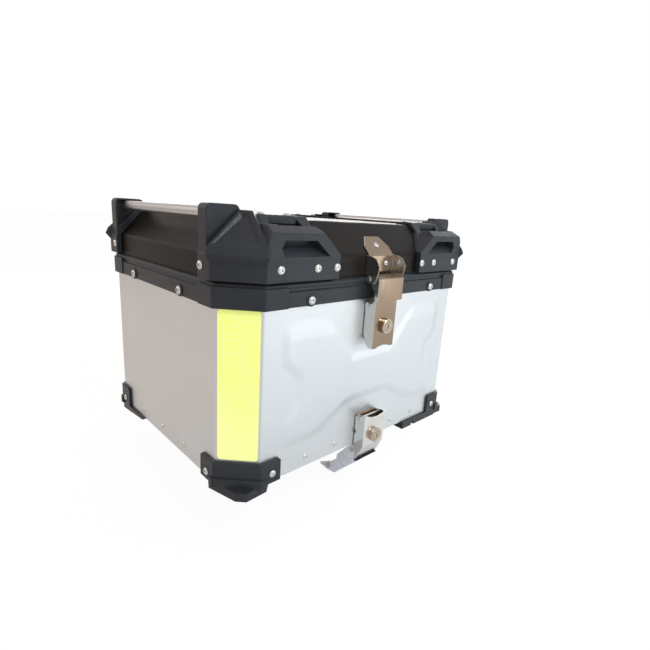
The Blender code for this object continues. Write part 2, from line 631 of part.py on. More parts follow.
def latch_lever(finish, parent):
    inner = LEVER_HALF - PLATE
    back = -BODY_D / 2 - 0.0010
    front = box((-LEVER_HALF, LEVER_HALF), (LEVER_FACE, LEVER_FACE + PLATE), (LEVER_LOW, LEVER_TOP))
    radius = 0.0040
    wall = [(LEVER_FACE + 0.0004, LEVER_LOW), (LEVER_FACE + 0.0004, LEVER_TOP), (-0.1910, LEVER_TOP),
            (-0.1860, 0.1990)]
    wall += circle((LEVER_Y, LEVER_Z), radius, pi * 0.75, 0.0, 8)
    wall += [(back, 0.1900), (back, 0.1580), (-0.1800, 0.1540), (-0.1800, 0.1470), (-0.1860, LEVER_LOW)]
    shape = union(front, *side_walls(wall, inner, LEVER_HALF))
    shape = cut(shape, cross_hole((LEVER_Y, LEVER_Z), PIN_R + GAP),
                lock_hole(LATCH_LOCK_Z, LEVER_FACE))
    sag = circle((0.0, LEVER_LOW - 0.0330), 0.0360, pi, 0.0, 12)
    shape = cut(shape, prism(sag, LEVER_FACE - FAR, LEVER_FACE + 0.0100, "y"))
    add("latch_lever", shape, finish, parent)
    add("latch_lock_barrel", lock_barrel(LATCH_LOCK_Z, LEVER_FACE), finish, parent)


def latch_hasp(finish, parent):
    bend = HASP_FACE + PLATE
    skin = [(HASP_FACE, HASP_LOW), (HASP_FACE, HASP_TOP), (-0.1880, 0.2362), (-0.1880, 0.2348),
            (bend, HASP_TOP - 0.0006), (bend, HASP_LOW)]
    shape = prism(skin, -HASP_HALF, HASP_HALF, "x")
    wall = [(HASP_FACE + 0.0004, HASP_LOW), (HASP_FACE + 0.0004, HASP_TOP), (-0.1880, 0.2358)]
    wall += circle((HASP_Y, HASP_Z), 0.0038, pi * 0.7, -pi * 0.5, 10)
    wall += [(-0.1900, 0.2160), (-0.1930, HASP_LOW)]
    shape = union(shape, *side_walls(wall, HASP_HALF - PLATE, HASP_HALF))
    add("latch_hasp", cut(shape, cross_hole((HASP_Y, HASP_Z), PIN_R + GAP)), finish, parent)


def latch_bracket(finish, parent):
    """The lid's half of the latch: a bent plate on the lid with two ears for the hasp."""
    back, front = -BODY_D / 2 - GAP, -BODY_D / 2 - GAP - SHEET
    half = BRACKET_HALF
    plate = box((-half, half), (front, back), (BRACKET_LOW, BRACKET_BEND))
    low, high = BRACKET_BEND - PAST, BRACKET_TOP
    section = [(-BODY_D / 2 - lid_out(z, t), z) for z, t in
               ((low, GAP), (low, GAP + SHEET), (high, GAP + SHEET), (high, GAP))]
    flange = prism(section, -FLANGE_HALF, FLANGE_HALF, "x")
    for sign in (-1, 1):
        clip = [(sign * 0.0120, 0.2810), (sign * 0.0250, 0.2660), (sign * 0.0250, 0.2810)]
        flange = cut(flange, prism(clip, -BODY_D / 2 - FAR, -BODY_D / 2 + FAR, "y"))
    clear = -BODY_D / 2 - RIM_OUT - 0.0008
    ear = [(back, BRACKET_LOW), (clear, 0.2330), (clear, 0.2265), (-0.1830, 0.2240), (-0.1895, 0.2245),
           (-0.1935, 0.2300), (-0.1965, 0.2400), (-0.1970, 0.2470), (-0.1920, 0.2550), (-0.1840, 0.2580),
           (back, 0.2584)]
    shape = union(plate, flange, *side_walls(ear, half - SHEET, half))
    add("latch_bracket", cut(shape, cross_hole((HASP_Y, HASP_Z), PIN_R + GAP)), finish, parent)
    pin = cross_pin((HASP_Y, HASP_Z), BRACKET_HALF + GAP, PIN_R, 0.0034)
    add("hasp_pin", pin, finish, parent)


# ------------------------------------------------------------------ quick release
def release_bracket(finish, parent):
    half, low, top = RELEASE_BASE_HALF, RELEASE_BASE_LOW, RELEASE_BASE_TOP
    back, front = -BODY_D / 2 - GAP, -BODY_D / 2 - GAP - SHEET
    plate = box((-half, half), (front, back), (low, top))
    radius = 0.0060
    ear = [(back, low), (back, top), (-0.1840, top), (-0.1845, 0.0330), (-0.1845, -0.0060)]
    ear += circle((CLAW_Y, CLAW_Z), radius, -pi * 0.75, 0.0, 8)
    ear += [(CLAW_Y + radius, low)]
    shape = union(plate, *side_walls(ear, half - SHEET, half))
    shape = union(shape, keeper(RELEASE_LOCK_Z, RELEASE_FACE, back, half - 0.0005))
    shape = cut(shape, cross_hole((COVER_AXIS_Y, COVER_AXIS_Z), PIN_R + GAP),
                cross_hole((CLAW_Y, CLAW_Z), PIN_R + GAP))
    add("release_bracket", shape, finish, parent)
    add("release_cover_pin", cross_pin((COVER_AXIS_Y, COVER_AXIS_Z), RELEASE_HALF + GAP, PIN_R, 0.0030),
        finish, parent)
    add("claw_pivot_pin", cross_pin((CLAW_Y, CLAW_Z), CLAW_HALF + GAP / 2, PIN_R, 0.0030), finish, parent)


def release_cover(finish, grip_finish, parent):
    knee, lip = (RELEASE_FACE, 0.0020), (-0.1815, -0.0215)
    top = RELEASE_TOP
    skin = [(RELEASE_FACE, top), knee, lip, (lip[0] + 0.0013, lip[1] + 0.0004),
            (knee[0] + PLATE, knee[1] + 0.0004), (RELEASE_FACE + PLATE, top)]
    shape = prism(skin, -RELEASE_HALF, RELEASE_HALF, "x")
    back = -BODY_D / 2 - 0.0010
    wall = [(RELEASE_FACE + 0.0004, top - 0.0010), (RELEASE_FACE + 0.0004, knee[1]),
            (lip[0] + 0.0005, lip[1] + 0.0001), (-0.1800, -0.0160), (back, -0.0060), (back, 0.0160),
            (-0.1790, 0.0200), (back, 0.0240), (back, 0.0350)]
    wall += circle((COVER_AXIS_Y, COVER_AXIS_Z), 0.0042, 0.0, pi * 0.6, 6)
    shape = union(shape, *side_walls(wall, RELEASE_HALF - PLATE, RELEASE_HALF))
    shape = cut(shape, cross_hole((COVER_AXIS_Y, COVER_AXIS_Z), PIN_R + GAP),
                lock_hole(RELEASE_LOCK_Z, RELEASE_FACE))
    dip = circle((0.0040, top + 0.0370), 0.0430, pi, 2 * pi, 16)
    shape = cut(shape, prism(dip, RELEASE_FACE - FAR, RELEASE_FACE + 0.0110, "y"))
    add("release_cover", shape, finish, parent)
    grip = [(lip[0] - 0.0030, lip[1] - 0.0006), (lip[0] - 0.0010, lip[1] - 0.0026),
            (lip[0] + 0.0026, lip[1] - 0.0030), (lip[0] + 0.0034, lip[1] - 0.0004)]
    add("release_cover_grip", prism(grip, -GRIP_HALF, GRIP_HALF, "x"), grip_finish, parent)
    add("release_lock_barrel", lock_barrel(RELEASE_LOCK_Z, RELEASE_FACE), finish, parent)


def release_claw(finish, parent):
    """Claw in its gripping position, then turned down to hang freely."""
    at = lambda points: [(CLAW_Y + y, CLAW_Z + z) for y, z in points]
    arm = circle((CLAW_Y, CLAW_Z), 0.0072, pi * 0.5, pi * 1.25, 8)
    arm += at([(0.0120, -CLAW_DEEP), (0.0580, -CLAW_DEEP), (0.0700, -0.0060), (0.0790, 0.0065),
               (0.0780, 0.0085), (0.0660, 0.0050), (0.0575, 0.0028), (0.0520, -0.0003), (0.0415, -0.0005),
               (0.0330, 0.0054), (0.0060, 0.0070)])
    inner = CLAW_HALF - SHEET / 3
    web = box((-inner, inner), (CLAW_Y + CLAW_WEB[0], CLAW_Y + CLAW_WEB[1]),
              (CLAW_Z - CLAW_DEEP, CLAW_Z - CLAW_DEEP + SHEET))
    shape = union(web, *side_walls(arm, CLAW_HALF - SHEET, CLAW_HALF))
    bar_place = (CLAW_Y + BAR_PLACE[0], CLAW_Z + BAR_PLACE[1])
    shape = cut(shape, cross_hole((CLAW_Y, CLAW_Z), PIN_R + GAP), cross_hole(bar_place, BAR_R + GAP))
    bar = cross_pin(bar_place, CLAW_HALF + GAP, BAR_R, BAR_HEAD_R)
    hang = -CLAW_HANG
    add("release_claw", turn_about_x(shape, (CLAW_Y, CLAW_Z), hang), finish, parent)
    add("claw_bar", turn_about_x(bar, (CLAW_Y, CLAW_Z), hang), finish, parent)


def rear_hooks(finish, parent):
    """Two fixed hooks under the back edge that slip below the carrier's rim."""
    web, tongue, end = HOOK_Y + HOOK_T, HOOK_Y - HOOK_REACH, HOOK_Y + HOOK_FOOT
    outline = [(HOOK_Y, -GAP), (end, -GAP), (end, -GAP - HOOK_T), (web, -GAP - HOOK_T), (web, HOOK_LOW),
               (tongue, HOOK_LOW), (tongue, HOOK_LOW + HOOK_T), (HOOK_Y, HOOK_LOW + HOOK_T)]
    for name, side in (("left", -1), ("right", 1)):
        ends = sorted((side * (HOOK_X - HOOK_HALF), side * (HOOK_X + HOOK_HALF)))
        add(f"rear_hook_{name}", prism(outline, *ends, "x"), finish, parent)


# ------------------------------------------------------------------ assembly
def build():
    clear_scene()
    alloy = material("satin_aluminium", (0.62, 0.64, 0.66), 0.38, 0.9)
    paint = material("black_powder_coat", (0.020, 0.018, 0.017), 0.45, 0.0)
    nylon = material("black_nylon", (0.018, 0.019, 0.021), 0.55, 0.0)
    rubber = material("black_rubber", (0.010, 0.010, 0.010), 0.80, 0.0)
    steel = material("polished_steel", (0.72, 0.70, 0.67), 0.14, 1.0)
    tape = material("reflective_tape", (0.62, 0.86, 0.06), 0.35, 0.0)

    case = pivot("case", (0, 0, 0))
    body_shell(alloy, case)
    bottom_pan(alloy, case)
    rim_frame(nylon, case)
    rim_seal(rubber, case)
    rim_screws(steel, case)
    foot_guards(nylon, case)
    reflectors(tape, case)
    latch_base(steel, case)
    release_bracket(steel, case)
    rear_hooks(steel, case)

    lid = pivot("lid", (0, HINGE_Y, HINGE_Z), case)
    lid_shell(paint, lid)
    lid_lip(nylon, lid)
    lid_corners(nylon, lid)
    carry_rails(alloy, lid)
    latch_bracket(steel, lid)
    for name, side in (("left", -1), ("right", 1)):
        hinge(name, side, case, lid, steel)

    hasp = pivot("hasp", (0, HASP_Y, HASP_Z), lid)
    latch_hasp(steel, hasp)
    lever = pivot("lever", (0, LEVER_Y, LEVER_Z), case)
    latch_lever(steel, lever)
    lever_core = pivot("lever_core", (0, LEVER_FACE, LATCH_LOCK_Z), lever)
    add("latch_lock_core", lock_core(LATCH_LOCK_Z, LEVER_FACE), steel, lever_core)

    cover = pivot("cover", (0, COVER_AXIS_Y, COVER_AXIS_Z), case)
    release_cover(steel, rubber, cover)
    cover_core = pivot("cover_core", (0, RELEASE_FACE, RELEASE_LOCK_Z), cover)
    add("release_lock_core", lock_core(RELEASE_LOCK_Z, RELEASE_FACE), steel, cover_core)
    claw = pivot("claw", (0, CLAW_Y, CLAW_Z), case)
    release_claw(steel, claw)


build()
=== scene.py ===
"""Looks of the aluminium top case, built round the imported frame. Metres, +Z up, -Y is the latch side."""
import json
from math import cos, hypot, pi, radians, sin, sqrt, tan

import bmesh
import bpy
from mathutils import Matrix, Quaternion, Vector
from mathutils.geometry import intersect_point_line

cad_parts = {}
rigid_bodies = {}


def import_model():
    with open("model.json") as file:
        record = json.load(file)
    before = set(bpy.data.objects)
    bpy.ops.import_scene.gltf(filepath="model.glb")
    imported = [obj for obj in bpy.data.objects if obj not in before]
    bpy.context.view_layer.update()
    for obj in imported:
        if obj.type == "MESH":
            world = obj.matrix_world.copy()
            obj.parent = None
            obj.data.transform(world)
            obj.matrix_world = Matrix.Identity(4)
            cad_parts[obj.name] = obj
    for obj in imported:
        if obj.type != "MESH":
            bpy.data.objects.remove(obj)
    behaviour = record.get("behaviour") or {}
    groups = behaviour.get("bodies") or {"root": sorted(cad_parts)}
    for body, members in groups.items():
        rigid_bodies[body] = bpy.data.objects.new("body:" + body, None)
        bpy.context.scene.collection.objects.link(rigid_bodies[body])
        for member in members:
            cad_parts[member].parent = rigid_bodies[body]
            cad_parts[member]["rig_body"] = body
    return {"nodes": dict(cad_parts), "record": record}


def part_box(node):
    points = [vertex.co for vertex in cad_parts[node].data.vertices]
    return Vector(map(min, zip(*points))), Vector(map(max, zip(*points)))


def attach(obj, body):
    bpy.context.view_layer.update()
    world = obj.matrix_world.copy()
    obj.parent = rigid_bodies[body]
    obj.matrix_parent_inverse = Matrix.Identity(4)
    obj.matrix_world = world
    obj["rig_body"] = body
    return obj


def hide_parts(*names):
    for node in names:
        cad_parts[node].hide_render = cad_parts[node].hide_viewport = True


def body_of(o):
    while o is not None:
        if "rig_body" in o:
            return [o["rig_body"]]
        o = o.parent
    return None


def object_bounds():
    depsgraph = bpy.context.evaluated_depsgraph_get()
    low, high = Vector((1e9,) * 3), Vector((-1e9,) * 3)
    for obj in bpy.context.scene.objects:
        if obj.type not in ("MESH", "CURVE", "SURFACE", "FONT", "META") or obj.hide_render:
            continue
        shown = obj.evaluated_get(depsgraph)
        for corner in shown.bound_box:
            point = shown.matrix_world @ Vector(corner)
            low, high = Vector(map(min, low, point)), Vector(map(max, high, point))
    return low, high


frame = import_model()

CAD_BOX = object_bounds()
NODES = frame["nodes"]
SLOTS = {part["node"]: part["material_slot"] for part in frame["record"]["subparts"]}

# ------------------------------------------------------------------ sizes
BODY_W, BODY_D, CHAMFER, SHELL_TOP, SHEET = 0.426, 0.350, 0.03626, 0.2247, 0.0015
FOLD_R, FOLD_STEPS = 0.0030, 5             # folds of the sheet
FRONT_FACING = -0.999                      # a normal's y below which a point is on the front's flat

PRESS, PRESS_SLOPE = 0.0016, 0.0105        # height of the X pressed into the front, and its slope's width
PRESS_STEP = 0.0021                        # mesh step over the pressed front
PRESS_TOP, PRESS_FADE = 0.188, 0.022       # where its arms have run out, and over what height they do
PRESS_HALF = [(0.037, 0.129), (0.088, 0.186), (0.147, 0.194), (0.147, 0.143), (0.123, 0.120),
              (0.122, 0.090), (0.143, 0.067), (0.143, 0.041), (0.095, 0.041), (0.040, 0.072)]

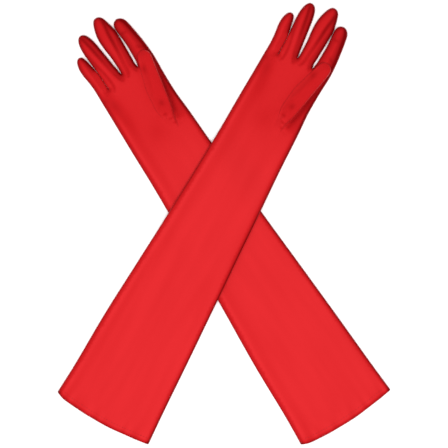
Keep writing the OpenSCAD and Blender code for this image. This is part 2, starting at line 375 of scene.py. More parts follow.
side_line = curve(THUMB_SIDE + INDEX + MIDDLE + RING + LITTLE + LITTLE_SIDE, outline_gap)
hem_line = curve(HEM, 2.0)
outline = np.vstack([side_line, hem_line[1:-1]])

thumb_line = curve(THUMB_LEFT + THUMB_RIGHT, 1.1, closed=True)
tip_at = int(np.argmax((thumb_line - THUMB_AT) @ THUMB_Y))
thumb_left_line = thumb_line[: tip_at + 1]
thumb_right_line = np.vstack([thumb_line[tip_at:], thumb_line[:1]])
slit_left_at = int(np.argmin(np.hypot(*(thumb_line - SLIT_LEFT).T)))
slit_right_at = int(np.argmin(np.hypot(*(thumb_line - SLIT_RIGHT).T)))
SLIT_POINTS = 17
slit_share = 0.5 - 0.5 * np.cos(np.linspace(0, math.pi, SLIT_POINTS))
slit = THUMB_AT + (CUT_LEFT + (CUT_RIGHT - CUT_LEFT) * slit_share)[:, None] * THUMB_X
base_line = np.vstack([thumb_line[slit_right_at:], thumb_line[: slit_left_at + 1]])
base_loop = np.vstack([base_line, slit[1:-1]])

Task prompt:
Your task is to reproduce exactly the lines beginning at the line containing "HASP_Y, HASP_Z), lid)" and ending at the line containing "obj.matrix_world = Matrix.Identity(4)", inclusive.

Written response:
    hasp = pivot("hasp", (0, HASP_Y, HASP_Z), lid)
    latch_hasp(steel, hasp)
    lever = pivot("lever", (0, LEVER_Y, LEVER_Z), case)
    latch_lever(steel, lever)
    lever_core = pivot("lever_core", (0, LEVER_FACE, LATCH_LOCK_Z), lever)
    add("latch_lock_core", lock_core(LATCH_LOCK_Z, LEVER_FACE), steel, lever_core)

    cover = pivot("cover", (0, COVER_AXIS_Y, COVER_AXIS_Z), case)
    release_cover(steel, rubber, cover)
    cover_core = pivot("cover_core", (0, RELEASE_FACE, RELEASE_LOCK_Z), cover)
    add("release_lock_core", lock_core(RELEASE_LOCK_Z, RELEASE_FACE), steel, cover_core)
    claw = pivot("claw", (0, CLAW_Y, CLAW_Z), case)
    release_claw(steel, claw)


build()
=== scene.py ===
"""Looks of the aluminium top case, built round the imported frame. Metres, +Z up, -Y is the latch side."""
import json
from math import cos, hypot, pi, radians, sin, sqrt, tan

import bmesh
import bpy
from mathutils import Matrix, Quaternion, Vector
from mathutils.geometry import intersect_point_line

cad_parts = {}
rigid_bodies = {}


def import_model():
    with open("model.json") as file:
        record = json.load(file)
    before = set(bpy.data.objects)
    bpy.ops.import_scene.gltf(filepath="model.glb")
    imported = [obj for obj in bpy.data.objects if obj not in before]
    bpy.context.view_layer.update()
    for obj in imported:
        if obj.type == "MESH":
            world = obj.matrix_world.copy()
            obj.parent = None
            obj.data.transform(world)
            obj.matrix_world = Matrix.Identity(4)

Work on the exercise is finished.